Franchissant le seuil de cette maison mystique qui est l’Eglise, quelle est la vision qui se déploie devant leurs yeux ? L’évangéliste répond : « ils virent l’Enfant avec Marie sa mère » (Mt 2,11). Marie est étroitement conjointe au fils, comme la racine de laquelle germe la fleur. Et Marie présente au monde le Dieu fait petit enfant, le Dieu avec nous, le Dieu qui attire et rassemble toutes les nations.
3) Marie, la mère des fils de Dieu rassemblés par Jésus
Dans l'Ancien Testament, le temple reconstruit devient le lieu emblématique de cette unité retrouvée (Is 56,6-7 ; Is 66, 18-21 ; Zc 2,15).Ecouter et observer la loi de Moïse et revenir au Seigneur a un poids important dans le rassemblement des dispersés. Jérusalem est saluée comme Mère de ces fils et connaît la surprise d’une maternité prodigieuse et universelle (Za 2,14-9,9).
Jésus est le temple non fait de main d’homme, il prie le Père pour les disciples ainsi : « qu’ils soient un comme nous sommes un, moi en eux et toi en moi ». (Jn 17,22-23).
L’unité du monde, avant d’être l’effort et la conquête de l’homme, vient de Dieu : le lieu où Jésus rassemble les dispersés est l’unité divine, l’unité du Père avec le Fils. Jésus se présente comme le bon berger qui rassemble dans l’unité les victimes du loup c'est-à-dire du Malin « qui s’en empare et les disperse » (Jn 10,12 ; cf. 16,32). Pour qu’advienne l’unité, il faut écouter la voix de Jésus le bon pasteur (Jn 10,16).
Jésus considère sa propre mission comme étant le temps de la moisson (Mc 4,9) tout comme Isaïe prophétise le rassemblement des exilés en terme de moisson (Is 27,12-13).

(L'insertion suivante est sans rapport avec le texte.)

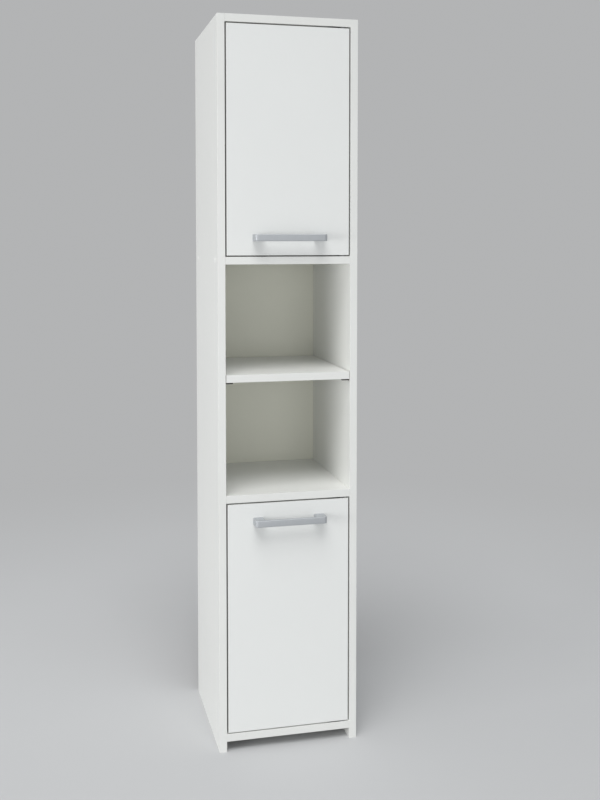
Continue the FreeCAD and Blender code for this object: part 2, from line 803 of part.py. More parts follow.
def make_handle(door):
    """A bow handle: bar and legs in one piece, with a threaded hole in each leg."""
    name = f"{door}_handle"
    body = doc.addObject("PartDesign::Body", name)
    outline = new_sketch(body, f"{name}_outline", "XY_Plane")
    draw_bow(outline)
    pad = body.newObject("PartDesign::Pad", f"{name}_bow")
    pad.Profile = outline
    pad.Midplane = True
    pad.setExpression("Length", "sizes.handle_bar_height")
    doc.recompute()
    reach = SIZES["handle_reach"]
    under_bar = reach - SIZES["handle_bar_thickness"]
    outer = round_edges(body, pad, f"{name}_outer_corners", at_depth(reach),
                        "sizes.handle_outer_round")
    inner = round_edges(body, outer, f"{name}_inner_corners", at_depth(under_bar),
                        "sizes.handle_inner_round")
    soft = round_edges(body, inner, f"{name}_soft_edges", off_the_door,
                       "sizes.handle_edge_round")
    centres = new_sketch(body, f"{name}_screw_centres", "XZ_Plane")
    draw_screw_centres(centres)
    bore = body.newObject("PartDesign::Pocket", f"{name}_screw_holes")
    bore.Profile = centres
    bore.setExpression("Length", "sizes.handle_screw_depth")
    doc.recompute()
    if soft.Shape.Volume - bore.Shape.Volume < 1:
        raise RuntimeError(f"{name}: the screw holes cut nothing")
    keep(name, place(body, ("0", FRONT, handle_level(door)), HALF_TURN))


def make_handle_screws(door):
    """Two machine screws with pan heads, from behind the door into the handle's legs."""
    screws = []
    for number, across in enumerate(handle_screw_spots()):
        name = f"{door}_handle_screw_{number}"
        spot = (across, DOOR_BACK, handle_level(door))
        shank = rod(f"{name}_shank", "sizes.handle_screw_radius",
                    "sizes.door_board + sizes.handle_screw_grip", spot, ALONG_MINUS_Y)
        head = rod(f"{name}_head", "sizes.handle_screw_head_radius",
                   "sizes.handle_screw_head_height", spot, ALONG_Y)
        screws.append(fuse(name, [shank, head]))
    keep(f"{door}_handle_screws", group(f"{door}_handle_screw", screws))


# Magnetic catches ---------------------------------------------------------------------------

CATCH_LEFT = f"({INNER_LEFT} + sizes.catch_side_gap)"
MAGNET_FACE = f"({DOOR_BACK} + sizes.strike_thickness + sizes.magnet_gap)"
CATCH_FRONT = f"({MAGNET_FACE} + sizes.magnet_proud)"
CATCH_MIDDLE = f"({CATCH_LEFT} + sizes.catch_width / 2)"


def make_catch(door):
    """A magnet in a housing under the board above the door, and a strike plate on the door."""
    face = door_ends(door)["top"][1]
    magnet_level = f"({face} - sizes.magnet_drop)"
    body = block(f"{door}_catch_body",
                 ("sizes.catch_width - 2 * sizes.catch_ear", "sizes.catch_depth",
                  "sizes.catch_height"),
                 (f"{CATCH_LEFT} + sizes.catch_ear", CATCH_FRONT,
                  f"{face} - sizes.catch_height"))
    ears = block(f"{door}_catch_ears",
                 ("sizes.catch_width", "sizes.catch_depth", "sizes.catch_ear_thickness"),
                 (CATCH_LEFT, CATCH_FRONT, f"{face} - sizes.catch_ear_thickness"))
    magnet_size = ("sizes.magnet_width", "sizes.magnet_depth", "sizes.magnet_height")
    magnet_spot = (f"{CATCH_MIDDLE} - sizes.magnet_width / 2", MAGNET_FACE,
                   f"{magnet_level} - sizes.magnet_height / 2")
    tools = [block(f"{door}_catch_pocket", magnet_size, magnet_spot)]
    ear_face = f"({face} - sizes.catch_ear_thickness)"
    screws = []
    for number, across in enumerate((f"{CATCH_LEFT} + sizes.catch_ear / 2",
                                     f"{CATCH_LEFT} + sizes.catch_width - sizes.catch_ear / 2")):
        spot = (across, f"{CATCH_FRONT} + sizes.catch_depth / 2", ear_face)
        screws.append(countersunk_screw(f"{door}_catch_screw_{number}", spot, UP))
        tools += countersink(f"{door}_catch_sink_{number}", "sizes.catch_ear_thickness", spot, UP)
    keep(f"{door}_catch_housing",
         cut(f"{door}_catch_housing", fuse(f"{door}_catch_shell", [body, ears]), tools))
    keep(f"{door}_catch_magnet", block(f"{door}_magnet", magnet_size, magnet_spot))
    keep(f"{door}_catch_screws", group(f"{door}_catch_screw_pair", screws))
    blank = block(f"{door}_strike_blank",
                  ("sizes.strike_width", "sizes.strike_thickness", "sizes.strike_height"),
                  (f"{CATCH_MIDDLE} - sizes.strike_width / 2", DOOR_BACK,
                   f"{magnet_level} - sizes.strike_height / 2"))
    head_spot = (CATCH_MIDDLE, f"{DOOR_BACK} + sizes.strike_thickness", magnet_level)
    sink = countersink(f"{door}_strike_sink", "sizes.strike_thickness", head_spot, ALONG_MINUS_Y)
    keep(f"{door}_strike_plate", cut(f"{door}_strike_plate", blank, sink))
    keep(f"{door}_strike_screw",
         countersunk_screw(f"{door}_strike_screw", head_spot, ALONG_MINUS_Y,
                           "sizes.strike_screw_length"))


# Wall bracket -------------------------------------------------------------------------------

BRACKET_HOLE_LEVEL = f"({TOP_LEVEL} - sizes.bracket_hole_drop)"


def make_wall_bracket():
    """An angle under the top panel, against the back panel, with a hole for a wall screw."""
    left = "(-sizes.bracket_width / 2)"
    flat = block("bracket_flat", ("sizes.bracket_width", "sizes.bracket_leg",
                 "sizes.bracket_thickness"),
                 (left, f"{REAR} - sizes.bracket_leg", f"{TOP_LEVEL} - sizes.bracket_thickness"))
    drop = block("bracket_drop", ("sizes.bracket_width", "sizes.bracket_thickness",
                 "sizes.bracket_leg"),
                 (left, f"{REAR} - sizes.bracket_thickness", f"{TOP_LEVEL} - sizes.bracket_leg"))
    tools = [rod("bracket_hole", "sizes.bracket_hole_radius", "sizes.bracket_thickness",
                 ("0", REAR, BRACKET_HOLE_LEVEL), ALONG_MINUS_Y)]
    screws = []
    face = f"({TOP_LEVEL} - sizes.bracket_thickness)"
    for number, sign in enumerate(("-", "")):
        spot = (f"{sign}(sizes.bracket_screw_spacing / 2)",
                f"{REAR} - sizes.bracket_leg / 2", face)
        screws.append(countersunk_screw(f"bracket_screw_{number}", spot, UP))
        tools += countersink(f"bracket_sink_{number}", "sizes.bracket_thickness", spot, UP)
    keep("wall_bracket", cut("wall_bracket", fuse("bracket_angle", [flat, drop]), tools))
    keep("wall_bracket_screws", group("bracket_screw", screws))


# The whole cabinet ----------------------------------------------------------------------------

make_side_panels()
make_fixed_boards()
make_shelf("middle_shelf", "sizes.middle_shelf_setback")
make_shelf("upper_shelf", "sizes.loose_shelf_setback")
make_shelf("lower_shelf", "sizes.loose_shelf_setback")
for shelf in SHELF_LEVELS:
    make_shelf_pins(shelf)
make_back_panel()
make_back_nails()
make_joint_fittings()
for door in DOOR_BOARDS:
    make_door(door)
    make_handle(door)
    make_handle_screws(door)
    make_pivots(door)
    make_catch(door)
make_wall_bracket()

# Check and write ----------------------------------------------------------------------------

doc.recompute()
for thing in doc.Objects:
    if "Invalid" in thing.State or "Error" in thing.State:
        raise RuntimeError(f"{thing.Name} failed: {thing.State}")
for node in nodes:
    if node.Shape.isNull() or not node.Shape.isValid() or node.Shape.Volume <= 0:
        raise RuntimeError(f"{node.Label} has no valid shape")
os.makedirs("parts", exist_ok=True)
for node in nodes:
    node.Shape.exportStep(f"parts/{node.Label}.step")
print(f"{len(nodes)} sub-parts written")
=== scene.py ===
"""Finishes and studio for a tall narrow bathroom cabinet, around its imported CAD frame.

Metres, in the CAD frame: X across the width, Y from the front to the back, Z up from the floor.
"""
import json
import math

import bmesh
import bpy
import numpy as np
from bpy.props import FloatProperty, FloatVectorProperty, PointerProperty
from mathutils import Matrix, Vector


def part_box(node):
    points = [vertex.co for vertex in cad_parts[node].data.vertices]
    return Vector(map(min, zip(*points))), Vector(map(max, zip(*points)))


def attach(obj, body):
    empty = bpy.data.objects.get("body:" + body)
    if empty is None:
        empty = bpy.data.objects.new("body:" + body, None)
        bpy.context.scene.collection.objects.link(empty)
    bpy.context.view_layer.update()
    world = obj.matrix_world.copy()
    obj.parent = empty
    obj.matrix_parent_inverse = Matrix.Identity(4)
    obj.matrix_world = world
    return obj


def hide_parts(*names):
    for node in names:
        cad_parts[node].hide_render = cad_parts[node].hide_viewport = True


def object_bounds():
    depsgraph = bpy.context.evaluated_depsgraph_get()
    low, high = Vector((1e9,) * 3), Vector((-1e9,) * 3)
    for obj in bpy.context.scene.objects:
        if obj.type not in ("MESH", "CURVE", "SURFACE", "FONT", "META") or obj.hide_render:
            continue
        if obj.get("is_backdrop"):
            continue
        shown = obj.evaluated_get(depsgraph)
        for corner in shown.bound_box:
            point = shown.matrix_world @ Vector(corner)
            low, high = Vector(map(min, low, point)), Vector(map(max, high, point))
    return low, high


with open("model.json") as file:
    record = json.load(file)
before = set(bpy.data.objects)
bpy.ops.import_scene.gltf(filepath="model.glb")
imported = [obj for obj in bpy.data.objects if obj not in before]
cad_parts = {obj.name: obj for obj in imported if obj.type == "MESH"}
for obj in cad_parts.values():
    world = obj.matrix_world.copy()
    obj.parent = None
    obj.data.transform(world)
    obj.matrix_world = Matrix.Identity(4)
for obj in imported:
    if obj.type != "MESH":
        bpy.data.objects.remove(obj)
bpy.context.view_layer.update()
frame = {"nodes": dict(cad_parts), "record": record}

bl_info = {
    "name": "Tall bathroom cabinet finishes",
    "version": (1, 0, 0),
    "blender": (4, 5, 0),
    "location": "3D View > Sidebar > Cabinet",
    "description": "Board, handle and fitting finishes, and the studio, for a tall cabinet",
    "category": "Object",
}

X, Y, Z = 0, 1, 2
LOW, HIGH = 0, 1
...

Nous pouvons rencontrer aussi ce thème quand Jean choisit les verbes "recueillir" et "rassembler" (Jn 4,35-38 et Jn 6,12-13) ou encore dans le passage du filet qui ne se rompt pas (Jn 17,20-21).
Mais il faut encore attendre « l’heure » (Jn 2,4) : l’heure pascale (Jn 13,1).
Le grand prêtre Caïphe « prophétisa que Jésus allait mourir pour la nation, et non pas pour la nation seulement, mais encore afin de rassembler dans l’unité les enfants de Dieu dispersés » (Jn 11, 51-52).
A l’heure de la passion, le Maître prophétise : « Voici venir l’heure – et elle est venue – où vous serez dispersés chacun de votre côté » (Jn 16,32). Ce que l’on a traduit "de votre côté" est écrit en grec : « ‘eis ta idia » et peut être traduit chez soi, dans ses affaires, en suivant ses intérêts.
Marie, la mère des fils de Dieu rassemblés par Jésus, accomplit Jérusalem la mère des dispersés rassemblés par Dieu. Et, tout comme dans le langage biblique Jérusalem est évoquée par l’image d’une femme, ainsi peut-on comprendre pourquoi Jésus s’adresse à la Mère en l’appelant Femme (Jn 2,4 et 19,26).
A Cana, nous voyons que la Mère de Jésus exerce un rôle actif en suscitant l’obéissance à la parole du Christ (Jn 2,5), et grâce à la foi, se crée l’unité autour de la personne de Jésus.
Au calvaire, Marie devient la mère (Jn 19,25-27), Mère de tous les fils de la Nouvelle Alliance. Et « le disciple prit Marie chez lui », ce que l’on a traduit « chez lui » est écrit en grec « ‘eis ta « idia » comme précédemment.
Alors tout peut être accompli (Jn 19-30) et donc la prophétie des dispersés rassemblés (Jn 11, 51-52).
L’intérêt propre disperse les membres de l’Eglise (Jn 16, 32), tandis que prendre Marie chez soi les rassemble (Jn 19,25-30).
Nous observons aussi dans le texte grec que la conjonction « mèn…dè » rattache l’épisode de la tunique sans couture, que les soldats ne déchirent pas et qui est le symbole de l’unité de l’Eglise (Jn 19,23-24), avec l’épisode où Jésus fait le don de sa Mère (Jn 19,25-27) : la médiation de l’Eglise dans l’unité est rattachée à la médiation de la Mère.